We bought food bowls, borrowed a crate and dusted off baby gates. But soon after we adopted our 13-week-old puppy, we discovered the house really wasn’t ready.
Clove, a Labrador retriever mix, chewed wires we thought were hidden and investigated stairs we thought she’d ignore. She rummaged through deep plastic bins holding smelly shin guards and plucked snow-soaked mittens from our warm radiators. Within a week of her arrival, we had to block off power strips, reorganize our mudroom, devise a new plan for drying winter gear and gate the staircase.
“It’s a lot like having an infant in the household,” said Pamela Barlow, animal behavior counselor at the American Society for the Prevention of Cruelty to Animals’ adoption center in New York City.
Barlow says puppies need constant supervision and a safe environment to explore. She cautions against confining them so much that they don’t get outside experiences. It is hard to go back and socialize puppies if owners miss the window of opportunity to do so.
Puppies are drawn to things they can chew on and are stimulated by things that move, said Dr. Carlo Siracusa, director of the Penn Vet Behavior Service at the University of Pennsylvania.

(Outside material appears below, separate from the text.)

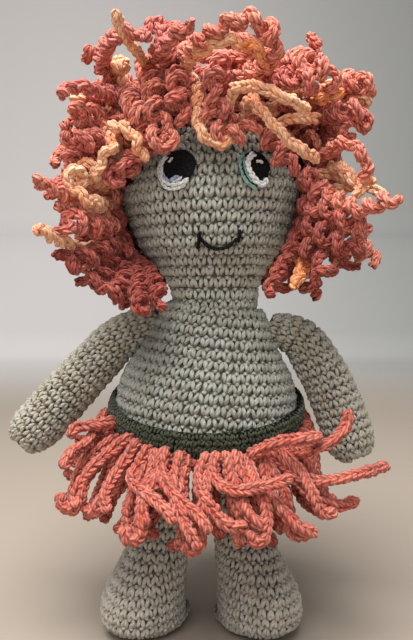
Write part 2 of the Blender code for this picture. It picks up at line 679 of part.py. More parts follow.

“Many times, we think that we should protect our home from a new puppy,” Siracusa said, because the puppy could potentially cause damage. But more important is the opposite: making sure that puppies are safe in their new home.
Most essential is to create a safe haven — a place where the puppy can rest and sleep when there is too much excitement or stimulation, such as when kids have friends visiting, Siracusa says.
For the Sullivan family of South Orange, N.J., a crate has proven to be more useful for keeping their puppy, Angus, safe than his exercise pen has. Angus, a bichon frise-poodle mix now 5 months old, learned how to get out of the pen the first day, Elie Sullivan said. She keeps the door of his crate, located in her sons’ room, open.